Theoretical Implications and Future Directions
The book's technical framework enables a deeper synthesis between TDA and equivariant ML, allowing for algorithmic approaches to shape, signal, and geometric data that are both stable and sensitive to group symmetries. The explicit consideration of biparameter and multiparameter persistence, as well as the precise management of the associated algebraic and topological structures, anticipates the needs of data analysis in high-dimensional, symmetry-rich, and observer-dependent regimes.
The treatment of monodromy and contour pairing, together with the action of the fundamental group of the parameter space, opens the door for further connections with sheaf-theoretic and categorical approaches to multi-parameter invariants, and with advanced algebraic structures such as persistence stacks and modules.

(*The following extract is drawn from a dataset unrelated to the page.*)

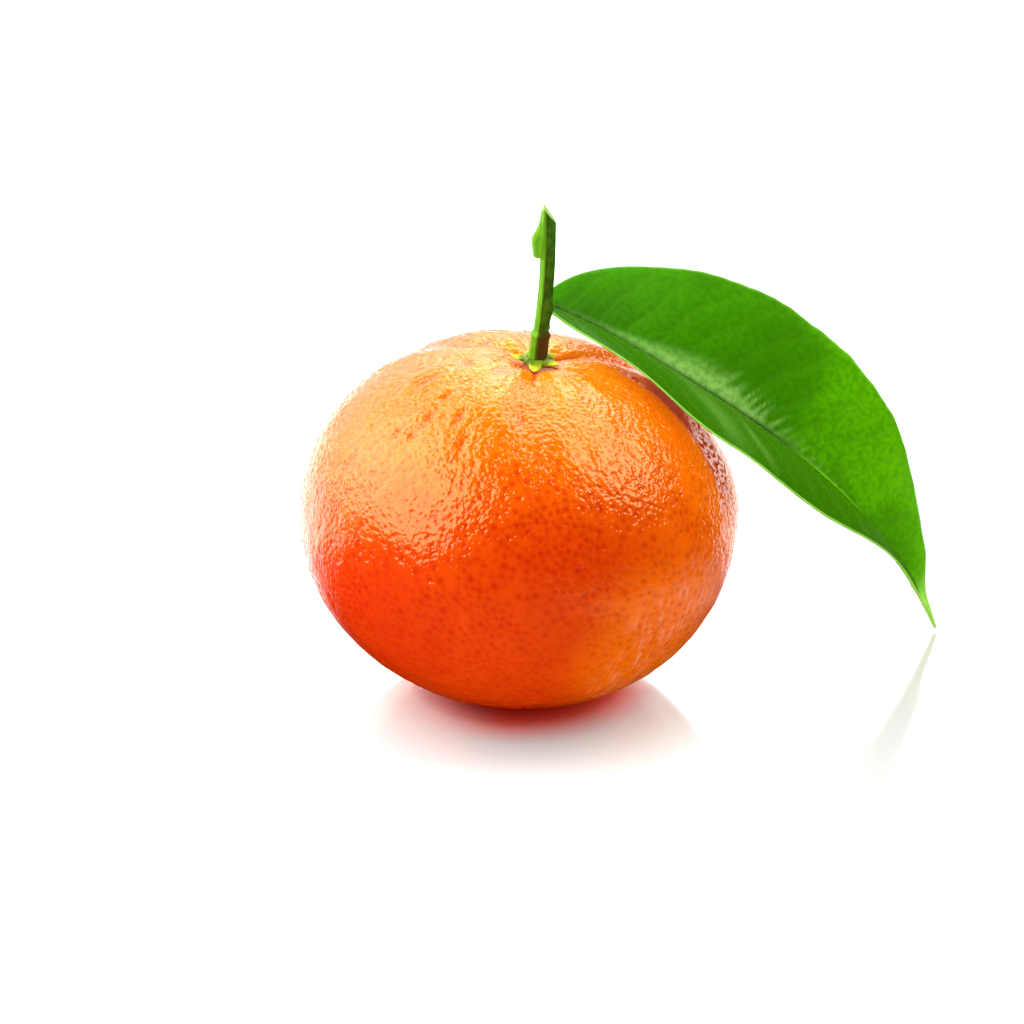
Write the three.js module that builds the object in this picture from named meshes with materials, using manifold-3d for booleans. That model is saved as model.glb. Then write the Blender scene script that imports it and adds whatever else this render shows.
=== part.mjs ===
// A whole mandarin as picked: the fruit, its calyx, a cut stalk, and one leaf on a short leaf stalk.
// Millimetres, +Z up. The origin is the middle of the small flat spot that the fruit rests on,
// +X runs towards the hanging leaf and +Y runs behind the fruit.
import * as THREE from "three";
import { mergeVertices } from "three/addons/utils/BufferGeometryUtils.js";
import Module from "manifold-3d";

const wasm = await Module();
wasm.setup();

// ---------------------------------------------------------------- driving dimensions

const GAP = 0.3;                  // clear space between two pieces that grow together

// Fruit: a flattened ball on an axis that leans towards the leaf
const FRUIT_RADIUS = 30;          // at the equator
const FRUIT_HALF_HEIGHT = 25.2;   // from the equator to either end of the axis
const FRUIT_LEAN = 6.5;           // degrees, the calyx end moves towards +X
const CENTRE_HEIGHT = 24.6;       // low enough to flatten a small spot on the ground
const HOLLOW_DEPTH = 2;           // the calyx sits in a shallow hollow
const HOLLOW_RADIUS = 4.6;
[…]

From a practical perspective, the axiomatic treatment of GENEOs as a module for equivariant data transformations forms a formal bridge to state-of-the-art equivariant neural architectures, with immediate implications for the theoretical understanding of expressivity and stability in geometric DL. Furthermore, the establishment of tightness for pseudo-metrics induced by GENEOs provides a theoretical guarantee for the faithfulness of TDA-based representations in applications where symmetries must be rigorously respected.
Conclusion
This text systematically develops the topological, algebraic, and metric foundations of persistent homology, with a unique emphasis on functional representations, group actions, and equivariance. The integration of natural pseudo-distances and GENEOs into the TDA framework provides a rigorous setting for both the analysis and construction of symmetry-respecting data analytic pipelines. The monograph thus serves as both a reference for foundational research and a blueprint for future advances at the intersection of geometry, topology, and machine learning.